Dedicated to providing the information you need to make the best decisions about your health, our Gables Neurology team shares facts about the benefits of deep brain stimulation for tremors.
What is deep brain stimulation?
Deep brain stimulation (DBS) uses low-level electrical pulses to regulate abnormal brain activity leading to hand, voice, and head tremors.
During DBS, small electrodes surgically implanted into specific brain areas send out pulses controlled by a small medical device called a neurostimulator. The pacemaker-type device is programmed to suit your individual needs and is usually placed under the skin of your upper chest.
Also hidden under your skin, a small wire (lead) connects the neurostimulator to the electrodes. The device works continuously, but your neurologist may recommend turning it off overnight, depending on your underlying condition.
Why would I need deep brain stimulation?
Tremors are frequently disabling and a particularly bothersome complication of numerous neurological movement disorders.
Uncontrollable tremors associated with Parkinson’s disease, for instance, can make it difficult to walk, dress, or even lift a glass of water. Medications help control tremors in the early stages of the disease, but often become less effective as your condition advances.
Dr. Lerman may recommend DBS for treatment-resistant tremors related to:
- Multiple sclerosis
- Essential tremor disorder
- Dystonia, which causes involuntary muscle contractions
Obsessive-compulsive disorder and epilepsy (seizure disorder) not controlled with traditional therapies may also respond well to DBS. In addition, research is ongoing regarding its effectiveness in treating chronic pain, cluster headaches, and Tourette syndrome.

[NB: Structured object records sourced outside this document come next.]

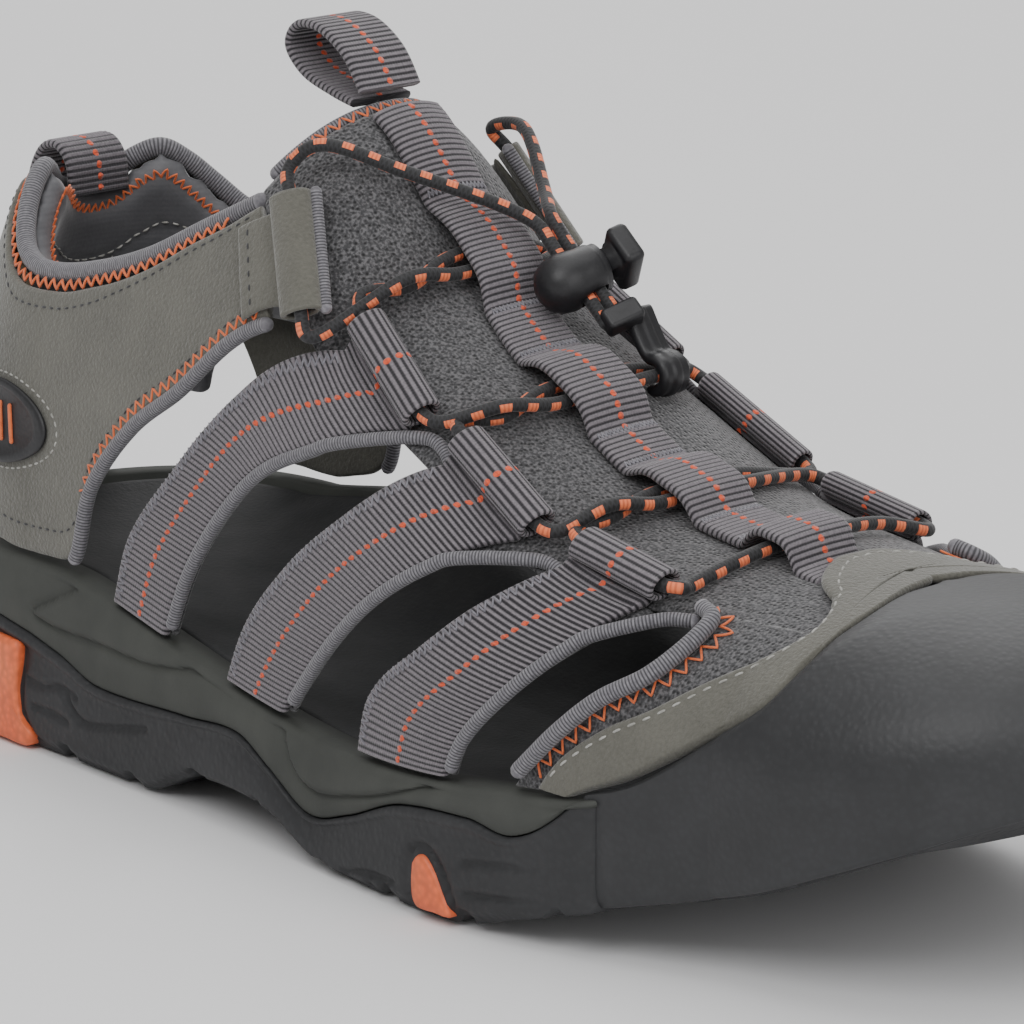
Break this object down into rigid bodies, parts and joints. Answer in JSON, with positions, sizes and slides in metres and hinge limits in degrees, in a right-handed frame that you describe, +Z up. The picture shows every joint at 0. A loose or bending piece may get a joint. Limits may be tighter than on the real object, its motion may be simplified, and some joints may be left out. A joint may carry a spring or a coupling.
{
  "type": "strappy sport sandal",
  "caption": "Closed-toe sport sandal with webbing side straps, mesh tongue, padded heel band, elastic lace with cord lock, and lugged rubber sole.",
  "frame": {"origin": "centre of the footprint's bounding box, on the ground plane", "axes": "+X towards the toe, -Y the outer (lateral) side of this right shoe, +Z up"},
  "size_m": [0.2948, 0.1096, 0.1398],
  "materials": {
    "outsole_rubber": "pebbled satin",
    "toe_rubber": "smooth satin",
    "orange_rubber": "satin",
    "midsole_foam": "matte moulded foam",
    "footbed_foam": "matte moulded foam",
    "board": "matte",
    "air_mesh": "open mesh",
    "nubuck": "brushed matte",
    "collar_lining": "satin",
    "ribbed_binding": "ribbed",
    "webbing": "ribbed",
    "badge": "matte",
    "lace_cord": "braided",
    "black_plastic": "satin",
    "spring_steel": "polished"
  },
  "bodies": {
    "sandal": {"outsole": "outsole_rubber", "toe_cap": "toe_rubber", "heel_tread_insert": "orange_rubber", "forefoot_tread_insert": "orange_rubber", "midsole": "midsole_foam", "footbed": "footbed_foam", "insole_board": "board", "heel_counter": "board", "vamp_mesh": "air_mesh", "toe_overlay": "nubuck", "lateral_quarter": "nubuck", "medial_quarter": "nubuck", "lateral_strap_end": "nubuck", "medial_strap_end": "nubuck", "heel_stay": "nubuck", "collar_lining": "collar_lining", "collar_binding": "ribbed_binding", "tongue_binding": "ribbed_binding", "lateral_arch_binding": "ribbed_binding", "medial_arch_binding": "ribbed_binding", "lateral_toe_binding": "ribbed_binding", "medial_toe_binding": "ribbed_binding", "centre_strip": "webbing", "heel_pull_loop": "webbing", "lateral_rear_strap": "webbing", "lateral_rear_lace_loop": "webbing", "lateral_rear_piping": "ribbed_binding", "lateral_middle_strap": "webbing", "lateral_middle_lace_loop": "webbing", "lateral_middle_piping": "ribbed_binding", "lateral_front_strap": "webbing", "lateral_front_lace_loop": "webbing", "lateral_front_piping": "ribbed_binding", "medial_rear_strap": "webbing", "medial_rear_lace_loop": "webbing", "medial_rear_piping": "ribbed_binding", "medial_middle_strap": "webbing", "medial_middle_lace_loop": "webbing", "medial_middle_piping": "ribbed_binding", "medial_front_strap": "webbing", "medial_front_lace_loop": "webbing", "medial_front_piping": "ribbed_binding", "heel_badge": "badge", "lace": "lace_cord", "lace_hook": "black_plastic"},
    "lace_lock": {"lock_body": "black_plastic", "lock_spring": "spring_steel"},
    "lock_button": {"lock_button": "black_plastic"},
    "tongue_loop": {"tongue_pull_loop": "webbing"}
  },
  "joints": [
    {"name": "lace_lock_slide", "type": "slide", "parent": "sandal", "child": "lace_lock", "axis": [0.7689, -0.0005, -0.6394], "range_m": [-0.0015, 0.003]},
    {"name": "lock_button_press", "type": "slide", "parent": "lace_lock", "child": "lock_button", "axis": [-0.2501, -0.9205, -0.3002], "range_m": [0, 0.0021], "stiffness_N_per_m": 900, "springref_m": -0.0025, "deforming": ["lock_spring"]},
    {"name": "tongue_loop_flex", "type": "hinge", "parent": "sandal", "child": "tongue_loop", "pos_m": [-0.0415, 0, 0.1275], "axis": [0, 1, 0], "range_deg": [-4, 50], "stiffness_Nm_per_rad": 0.004}
  ]
}
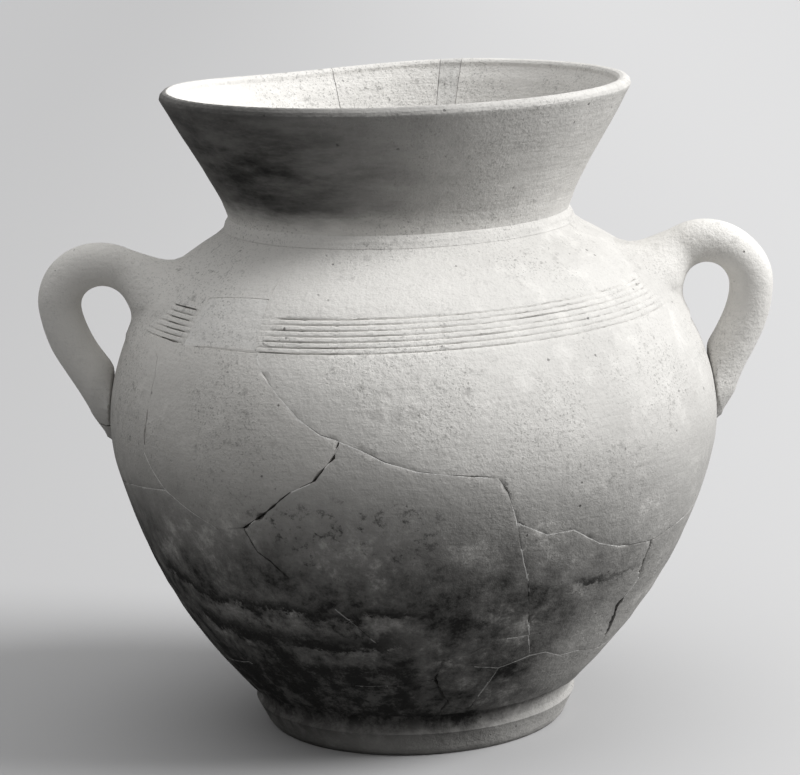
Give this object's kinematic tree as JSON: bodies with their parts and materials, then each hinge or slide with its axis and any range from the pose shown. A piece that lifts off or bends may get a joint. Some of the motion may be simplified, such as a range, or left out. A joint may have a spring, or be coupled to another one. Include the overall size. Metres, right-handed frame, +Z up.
{
  "type": "two-handled pottery jar",
  "caption": "Round-bodied pottery jar with a flaring neck, a disc foot, two side handles and a comb-incised band, mended from its sherds.",
  "frame": {"origin": "centre of the foot's flat underside", "axes": "+Z up along the jar's middle, +X towards the right handle, -Y towards the front"},
  "size_m": [0.3399, 0.2826, 0.3],
  "materials": {
    "pale_clay": "matte",
    "buff_clay": "matte",
    "grey_clay": "matte",
    "sooted_clay": "matte",
    "plaster_fill": "matte"
  },
  "bodies": {
    "root": {"foot_disc": "grey_clay", "base_sherd": "grey_clay", "foot_chip_sherd": "grey_clay", "low_front_sherd": "sooted_clay", "front_belly_sherd": "sooted_clay", "right_belly_sherd": "grey_clay", "right_side_sherd": "grey_clay", "left_lower_sherd": "sooted_clay", "left_belly_sherd": "buff_clay", "left_side_sherd": "buff_clay", "left_shoulder_sherd": "pale_clay", "band_fill": "plaster_fill", "front_shoulder_sherd": "pale_clay", "back_right_shoulder_sherd": "buff_clay", "back_left_shoulder_sherd": "buff_clay", "back_right_belly_sherd": "grey_clay", "back_left_belly_sherd": "grey_clay", "neck_and_rim": "buff_clay", "rim_fill_strip": "plaster_fill", "rim_back_sherd": "pale_clay", "left_handle": "buff_clay", "left_handle_stub": "buff_clay", "right_handle": "pale_clay"}
  },
  "joints": []
}
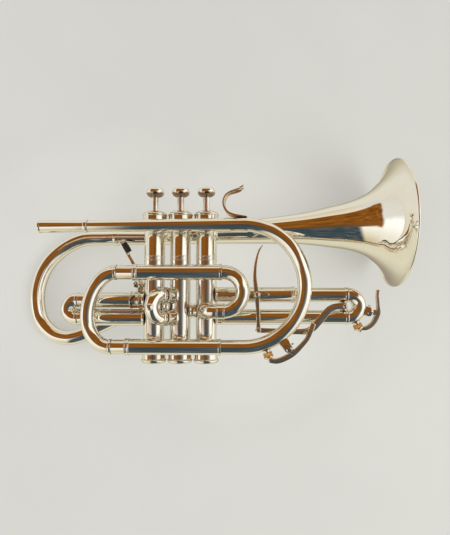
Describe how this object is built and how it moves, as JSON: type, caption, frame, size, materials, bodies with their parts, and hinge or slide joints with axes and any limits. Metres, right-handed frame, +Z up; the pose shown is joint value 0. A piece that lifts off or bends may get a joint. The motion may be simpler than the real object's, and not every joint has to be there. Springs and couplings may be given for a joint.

Is deep brain stimulation safe?
DBS is FDA-cleared and considered a safe, effective treatment when medication, physical therapy, and other conservative remedies fail to control your symptoms.
Dr. Lerman recommends DBS treatment based on your overall health, response to your current treatment, and how tremors and other debilitating symptoms interfere with your quality of life.
What can I expect during and after DBS surgery?
Dr. Lerman discusses the procedure in detail before moving forward with DBS surgery provided through Baptist Health and University of Miami Hospital programs.
Evaluation before the procedure typically includes a physical exam, lab tests, and brain imaging studies such as an MRI or CT scan to calculate the appropriate placement of electrodes.
The neurotransmitter is usually turned on several weeks after the surgery, and your team works carefully with you to find the most appropriate settings. It may take several programming sessions to ensure you’re receiving optimal benefits from DBS.